Gli oggetti che ci circondano perdono il loro valore intrinseco, frutto del lavoro che contengono, per acquisirne uno nuovo e inaspettato figlio del movimento di informazioni che riescono a generare per agire nella sfera finanziaria.
E così via.
Non può stupirci che, in un quadro così modificato, il formarsi democratico delle opzioni generali si affidi per reazione alle logiche più “primitive” e lontane dal contesto.
Il biondo Presidente degli USA ha evocato, per ottenere i voti, le paure e i sentimenti più profondi dell’America più retriva e lontana dal nuovo orizzonte.
Facile parlare della pressione messicana ai confini. della Europa come “sorella ingrata” e, ancora, della devastante diffusione della transessualità: tutte cose ben chiare nelle invocazioni della Chiesa Evangelica nel cuore del Kansas (e ovunque).

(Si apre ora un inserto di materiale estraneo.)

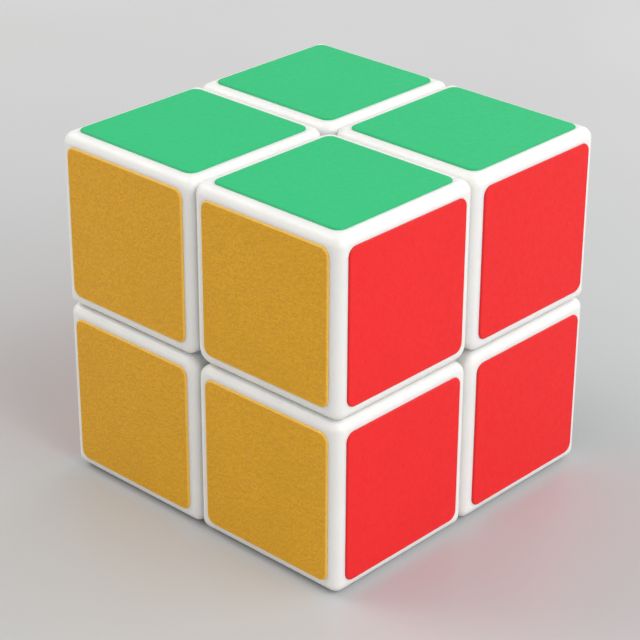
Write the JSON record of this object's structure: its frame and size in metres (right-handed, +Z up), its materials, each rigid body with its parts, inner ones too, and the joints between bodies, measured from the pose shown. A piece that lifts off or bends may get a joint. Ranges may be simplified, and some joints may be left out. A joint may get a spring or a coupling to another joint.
{
  "type": "twisty puzzle cube",
  "caption": "Pocket-size twisty puzzle cube in white plastic with coloured face stickers; its layers turn on a hidden ball mechanism with sprung screws.",
  "frame": {"origin": "centre of the cube, where the turning axes of the top, right and front layers cross", "axes": "+Z up through the top (green) face, +X through the right (red) face, -Y through the front (yellow) face"},
  "size_m": [0.0506, 0.0506, 0.0506],
  "materials": {
    "white_plastic": "satin moulded plastic",
    "inner_plastic": "satin moulded plastic, self-lubricating",
    "core_plastic": "dark self-lubricating plastic",
    "green_sticker": "satin vinyl film",
    "yellow_sticker": "embossed vinyl film, golden yellow",
    "red_sticker": "satin vinyl film",
    "blue_sticker": "satin vinyl film",
    "orange_sticker": "satin vinyl film",
    "black_sticker": "satin vinyl film",
    "steel": "zinc plated",
    "spring_steel": "drawn wire"
  },
  "bodies": {
    "core": {"core": "core_plastic", "corner_shell_bottom_back_left": "white_plastic", "corner_foot_bottom_back_left": "inner_plastic", "bottom_sticker_back_left": "blue_sticker", "back_sticker_bottom_left": "black_sticker", "left_sticker_bottom_back": "orange_sticker", "screw_top": "steel", "spring_top": "spring_steel", "screw_front": "steel", "spring_front": "spring_steel", "screw_right": "steel", "spring_right": "spring_steel"},
    "top_layer": {"centre_top": "core_plastic", "corner_shell_top_back_left": "white_plastic", "corner_foot_top_back_left": "inner_plastic", "top_sticker_back_left": "green_sticker", "back_sticker_top_left": "black_sticker", "left_sticker_top_back": "orange_sticker", "edge_top_left": "inner_plastic", "edge_top_back": "inner_plastic"},
    "right_layer": {"centre_right": "core_plastic", "corner_shell_bottom_back_right": "white_plastic", "corner_foot_bottom_back_right": "inner_plastic", "bottom_sticker_back_right": "blue_sticker", "back_sticker_bottom_right": "black_sticker", "right_sticker_bottom_back": "red_sticker", "edge_bottom_right": "inner_plastic", "edge_back_right": "inner_plastic"},
    "front_layer": {"centre_front": "core_plastic", "corner_shell_bottom_front_left": "white_plastic", "corner_foot_bottom_front_left": "inner_plastic", "bottom_sticker_front_left": "blue_sticker", "front_sticker_bottom_left": "yellow_sticker", "left_sticker_bottom_front": "orange_sticker", "edge_bottom_front": "inner_plastic", "edge_front_left": "inner_plastic"},
    "top_right_corner": {"corner_shell_top_back_right": "white_plastic", "corner_foot_top_back_right": "inner_plastic", "top_sticker_back_right": "green_sticker", "back_sticker_top_right": "black_sticker", "right_sticker_top_back": "red_sticker", "edge_top_right": "inner_plastic"},
    "top_front_corner": {"corner_shell_top_front_left": "white_plastic", "corner_foot_top_front_left": "inner_plastic", "top_sticker_front_left": "green_sticker", "front_sticker_top_left": "yellow_sticker", "left_sticker_top_front": "orange_sticker", "edge_top_front": "inner_plastic"},
    "right_front_corner": {"corner_shell_bottom_front_right": "white_plastic", "corner_foot_bottom_front_right": "inner_plastic", "bottom_sticker_front_right": "blue_sticker", "front_sticker_bottom_right": "yellow_sticker", "right_sticker_bottom_front": "red_sticker", "edge_front_right": "inner_plastic"},
    "top_right_front_corner": {"corner_shell_top_front_right": "white_plastic", "corner_foot_top_front_right": "inner_plastic", "top_sticker_front_right": "green_sticker", "front_sticker_top_right": "yellow_sticker", "right_sticker_top_front": "red_sticker"}
  },
  "joints": [
    {"name": "top_turn", "type": "hinge", "parent": "core", "child": "top_layer", "pos_m": [0, 0, 0], "axis": [0, 0, 1], "continuous": true},
    {"name": "right_turn", "type": "hinge", "parent": "core", "child": "right_layer", "pos_m": [0, 0, 0], "axis": [1, 0, 0], "range_deg": [-360, 360]},
    {"name": "front_turn", "type": "hinge", "parent": "core", "child": "front_layer", "pos_m": [0, 0, 0], "axis": [0, -1, 0], "range_deg": [-360, 360]},
    {"name": "right_turn_of_top_right_corner", "type": "hinge", "parent": "top_layer", "child": "top_right_corner", "pos_m": [0, 0, 0], "axis": [1, 0, 0], "range_deg": [-360, 360]},
    {"name": "front_turn_of_top_front_corner", "type": "hinge", "parent": "top_layer", "child": "top_front_corner", "pos_m": [0, 0, 0], "axis": [0, -1, 0], "range_deg": [-360, 360]},
    {"name": "front_turn_of_right_front_corner", "type": "hinge", "parent": "right_layer", "child": "right_front_corner", "pos_m": [0, 0, 0], "axis": [0, -1, 0], "range_deg": [-360, 360]},
    {"name": "front_turn_of_top_right_front_corner", "type": "hinge", "parent": "top_right_corner", "child": "top_right_front_corner", "pos_m": [0, 0, 0], "axis": [0, -1, 0], "range_deg": [-360, 360]}
  ],
  "couplings": [
    {"joint": "right_turn_of_top_right_corner", "follows": "right_turn", "ratio": 1},
    {"joint": "front_turn_of_top_front_corner", "follows": "front_turn", "ratio": 1},
    {"joint": "front_turn_of_right_front_corner", "follows": "front_turn", "ratio": 1},
    {"joint": "front_turn_of_top_right_front_corner", "follows": "front_turn", "ratio": 1}
  ]
}
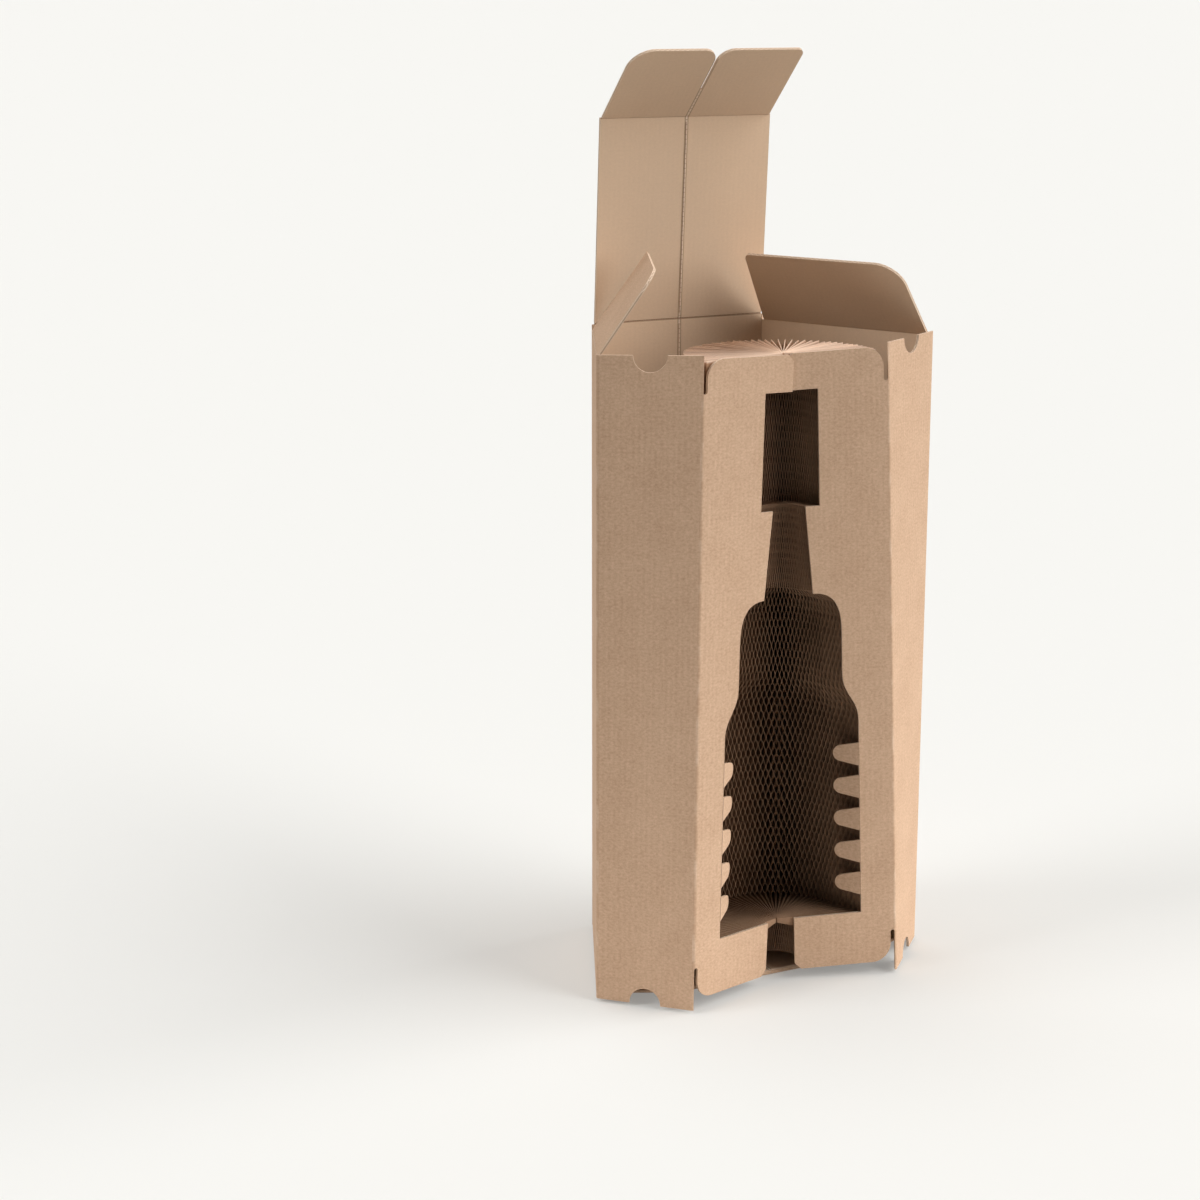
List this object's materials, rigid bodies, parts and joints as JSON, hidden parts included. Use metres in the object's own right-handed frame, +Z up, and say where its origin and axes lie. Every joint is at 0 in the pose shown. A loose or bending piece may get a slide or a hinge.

Né ci stupisca che anche i nostri politici semplifichino e rendano sempre più rozzo il loro linguaggio.
Provenendo da forze politiche che hanno rinunciato a qualunque elaborazione cercano il consenso come possono. Sono trumpisti (si dirà così?) anche quando sono decisamente contro Trump.
Avremmo, insomma, bisogno di qualcuno che ci guidasse (o almeno aspirasse a farlo) dotato di chiarezza strategica per proporci delle linee di comportamento e di azione legate al nuovo quadro di riferimento e non soltanto a ciò che in quel momento ci ribolle nella pancia.
Ne avremmo bisogno, ma non se ne preavverte l’arrivo.
Speriamo davvero di non essere costretti a rimpiangere il feudalesimo.